When listing activities, be sure to include 1) the name of the organization, 2) your title or position if applicable, 3) location of the organization and 4) your dates of affiliation. For some positions, you may wish to have bullet points describing responsibilities of the position or accomplishments you achieved while in office.
Sometimes, this section of the resume can get over-crowded so it is important to think seriously about what information the employer really wants and needs to know. Remember to list experiences in reverse chronological order so that your most recent activities are first, similar to the format of your experience section. You may need to remove certain older, less relevant activities from your resume if the list of involvement becomes too long.
Technology plays an important role in most career fields today, so it is strongly recommended that you include your computer skills on your resume. You may also list specific skills relevant to your job or internship interests, such as foreign languages or research.

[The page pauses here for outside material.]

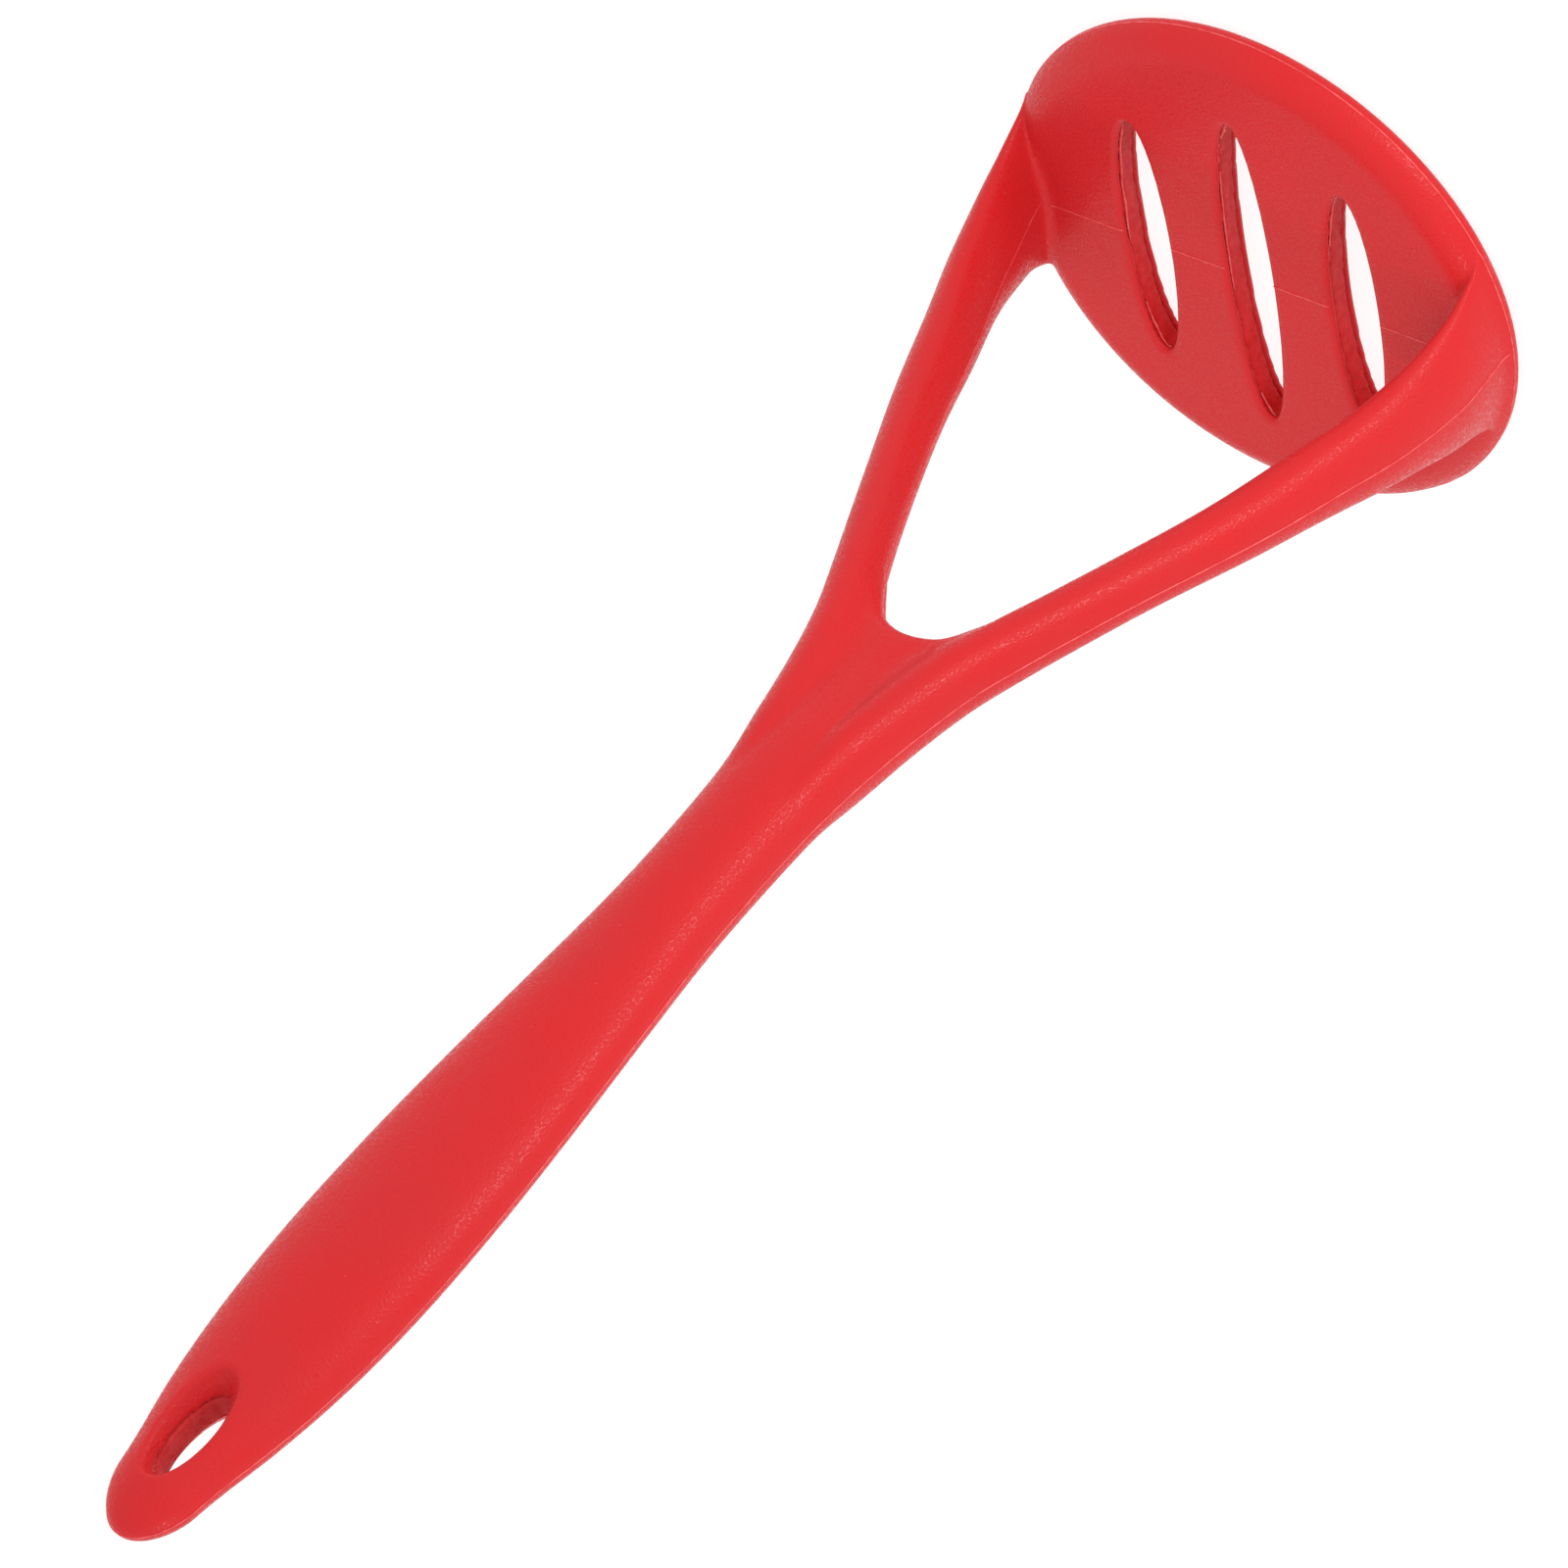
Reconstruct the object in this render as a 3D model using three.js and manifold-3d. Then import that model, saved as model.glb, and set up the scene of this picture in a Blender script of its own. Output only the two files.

It is not necessary to include references on your resume. Yes, you should have a references sheet available, but the "references available upon request" line should not take up valuable space on your resume. A separate page with 3-5 references should be provided only at the request of an employer.
Your references page should have the same heading information, font size and style as your resume. Underneath the heading, you will list the name and contact information, including title, place of employment, business address, phone and e-mail of your references. Don't forget to ask each reference whether he or she is willing and able to speak on your behalf and be sure to provide him/her with a copy of your updated resume.
Spelling and grammatical mistakes on your resume are unprofessional and can seriously harm your chances for employment. After you have created a draft of your resume, take plenty of time to edit it, add bullet points, clarify responsibilities, delete material as needed and polish, polish, polish!